See our Research Data Archive documentation for information on how to access and use rdams. Please contact Doug Schuster (schuster@ucar.edu) if you have any questions.

July 15, 2013

No Scheduled Downtime: Yellowstone, Geyser, Caldera, HPSS, GLADE, Lynx

July 8, 2013

During early testing of Yellowstone, using this line in LSF batch scripts was beneficial, but users now are asked to remove it from those scripts:

#BSUB -R "select[scratch_ok > 0]"

The functionality it provided has been superseded by other LSF features applied behind the scenes and not visible to users. Supporting the scratch_ok feature requires using additional batch node resources that can otherwise be used in computation. Therefore, we are planning to remove it in the near future. Once the feature is removed, jobs that include the line shown above will hang in the queue forever, so we ask that you remove the line from your job scripts.

Beginning Monday, June 24, LSF will reject jobs including this line with an error message asking you to remove it.

July 1, 2013

CISL is working hard to resolve the intermittent GPFS hangs that users have been experiencing with the Yellowstone system.

We are preparing to upgrade the GPFS software to version 3.5, which we expect will alleviate some of these problems. We are also working with IBM and Mellanox to address FDR InfiniBand interconnect issues that may be contributing to these issues.

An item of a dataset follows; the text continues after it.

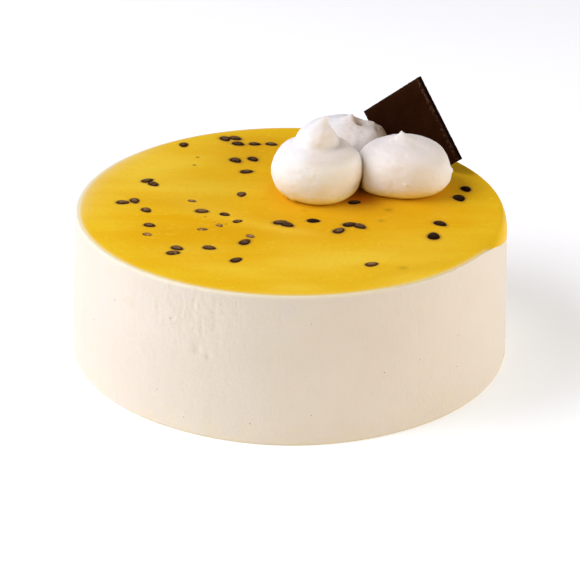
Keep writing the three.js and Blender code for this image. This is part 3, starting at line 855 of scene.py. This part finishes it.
# Profile from the contact with the jelly to the tip (radius, height in mm), lean of the tip and the
# height where it starts, two soft lobes, how far its foot is off its middle, and dabs: azimuth, height,
# width and push in mm, and for a bead how sudden it is. Then how much painted shade the whole kiss
# gets, and from what height it gets more on the side away from the main light; and for the back kiss the
# middle of the painted shade beside the chocolate: place from its middle and height in mm.
KISSES = [
    {
        "name": "meringue_front_left",
        "profile": [
            (14.2, 0), (17.3, 2.0), (19.4, 5.6), (20.2, 10.2), (19.8, 14.2), (18.6, 18.0), (16.2, 21.0),
            (13.6, 22.8), (11.7, 23.7), (10.6, 24.2), (10.0, 25.0), (9.5, 26.2), (8.9, 27.4), (8.2, 28.6),
            (7.2, 29.8), (5.7, 31.0), (3.8, 32.5), (2.6, 33.8), (1.7, 34.9), (1.15, 35.5), (0.7, 35.9),
            (0, 36.1),
        ],
        "lean": (4.0, 0.5), "lean_from": 29.3, "lobe": 0.25, "lobe_turn": 40, "foot": (1.7, -1.1),
        "shade_paint": (0.0, 17),
        "dabs": [
            (-160, 25.5, 4.0, -0.3), (-18, 26.3, 4.2, -1.4), (-100, 18, 9, 0.3), (-132, 2.5, 1.4, 0.8, 3),
            (-60, 22, 5, 0.3), (-140, 12, 7, 0.25), (-25, 23.0, 4, 0.5), (180, 20, 7, -0.3),
            (-80, 27, 3.0, 0.9), (-78, 30.5, 2.4, 0.7), (-45, 28, 3.2, -0.8), (-30, 13, 3.5, -0.3),
            (-85, 11, 3, 0.25), (-120, 16, 3.5, -0.2), (-150, 8, 4, 0.3), (-75, 23, 3, -0.25),
            (-32, 3.5, 6.5, -1.0), (8, 10, 8, 0.9),
        ],
    },
    {
        "name": "meringue_front_right",
        "profile": [
            (15.2, 0), (18.5, 1.8), (20.3, 4.8), (20.8, 8.3), (20.3, 12.4), (18.6, 16.3), (15.3, 19.4),
            (11.2, 21.4), (7.4, 22.7), (4.7, 23.6), (2.9, 24.5), (1.5, 25.4), (0.6, 26.4), (0, 27.0),
        ],
        "lean": (-2.6, 0.5), "lean_from": 19, "lobe": 0.5, "lobe_turn": 150, "foot": (-1.2, 0.1),
        "shade_paint": (0.75, 12),
        "dabs": [
            (-135, 12, 5.5, 0.35), (-48, 22.0, 3.6, -0.9), (5, 20.5, 5.0, -0.6), (-93, 9, 0.9, 0.6, 3),
            (-118, 18.2, 1.6, -0.25), (-126, 18.4, 1.2, 0.25), (-3, 8.6, 1.3, 0.9, 4), (-75, 19, 5, 0.4),
            (-8, 15, 7, -0.9), (165, 21.5, 6, -0.7), (-172, 10, 8, 1.3), (-100, 20, 3, -0.4),
            (-100, 14, 3.6, -0.5), (175, 17, 8, 0.8), (-150, 3, 8, 1.2), (-70, 12, 3.0, -0.35),
            (-40, 14, 4.0, 0.3), (-95, 10.5, 1.8, -0.3),
        ],
    },
    {
        "name": "meringue_back",
        "profile": [
            (14.5, 0), (18.8, 1.7), (21.2, 4.8), (21.9, 8.0), (21.2, 11.0), (18.7, 14.5), (14.4, 17.2),
            (9.6, 18.9), (6.2, 20.0), (3.6, 21.2), (1.8, 22.4), (0.7, 23.1), (0, 23.2),
        ],
        "lean": (3.8, -2.0), "lean_from": 15, "lobe": 0.4, "lobe_turn": 260, "foot": (0.0, 0.0),
        "shade_paint": (0.1, 6), "rubbed": (15, 0, 14),
        "dabs": [
            (45, 17.5, 7.5, -1.8), (-5, 19.8, 3.6, -2.8), (-50, 16, 5.0, 0.5), (150, 17, 7.0, 0.3),
            (-20, 12, 4, -0.5), (-35, 17, 2.5, 0.5), (8, 15.5, 4, 0.9), (-55, 17.5, 1.8, -0.5),
            (10, 18.4, 3.0, 1.3), (-12, 16.5, 1.6, -0.6),
            (-75, 15, 2.5, 0.5), (-62, 11, 3, -0.5),
        ],
    },
]

WHITE = (0.985, 0.98, 0.965)
BRIGHTER_WHITE = (0.99, 0.985, 0.975)
PAINTED_SHADE_WHITE = (0.865, 0.80, 0.75)
PAINTED_BOUNCE_CREAM = (0.97, 0.90, 0.70)
PAINTED_JELLY_BOUNCE = (0.98, 0.78, 0.11)
PAINTED_CHOCOLATE_SHADE = (0.60, 0.53, 0.47)


def smooth_line(marks, count):
    """count points on a smooth curve through the marks, close together where the marks are."""
    marks = np.array(marks, float)
    padded = np.vstack([2 * marks[0] - marks[1], marks, 2 * marks[-1] - marks[-2]])
    at = np.linspace(0, len(marks) - 1, count)
    k = np.minimum(at.astype(int), len(marks) - 2)
    t = (at - k)[:, None]
    a, b, c, d = padded[k], padded[k + 1], padded[k + 2], padded[k + 3]
    bent = (2 * a - 5 * b + 4 * c - d) * t * t + (3 * b - a - 3 * c + d) * t ** 3
    return 0.5 * (2 * b + (c - a) * t + bent)


meringue_look, tree, shader = new_material(
    "soft meringue", 0.6, Specular_IOR_Level=0.15, Subsurface_Weight=0.6, Subsurface_Scale=0.004,
    Subsurface_Radius=(1.0, 0.9, 0.8),
)
above_jelly = axes(tree, "ShaderNodeTexCoord", "Object")[2] - TOP
paint(tree, shader, WHITE, [
    (noise(tree, 60, 3).step(0.35, 0.7), BRIGHTER_WHITE),
    # painted shade
    (attribute(tree, "toasted"), PAINTED_SHADE_WHITE),
    # painted light: warm light bounced up from the jelly, cream low on the kiss and golden at its foot
    (1 - above_jelly.step(0.0, 8.5 * MM, soft=True), PAINTED_BOUNCE_CREAM),
    ((1 - above_jelly.step(1 * MM, 6 * MM, soft=True)) * 0.85, PAINTED_JELLY_BOUNCE),
    # painted shade beside the chocolate
    (attribute(tree, "rubbed") * 0.8, PAINTED_CHOCOLATE_SHADE),
])
bubbles = noise(tree, 620, 1).step(0.66, 0.74, soft=True)
relief(tree, shader, noise(tree, 500, 3) + noise(tree, 160, 2) * 1.5 - bubbles * 0.7, 0.55, 0.5 * MM)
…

Other hangs appear to be tied to extreme metadata load, which can be caused by any number of user-initiated tasks that access many files in a short time. Users can help mitigate one contributing source of metadata load, and speed up their work, by executing shell scripts using the “fast” option if the script does not execute module commands. For example, in the first line, use "#!/bin/csh -f" for csh. Without the fast option, the user's modules are initialized each time the script runs.

We will continue to keep you informed and are exploring ways to provide you information on a more “real-time” basis. Thank you for your patience and cooperation.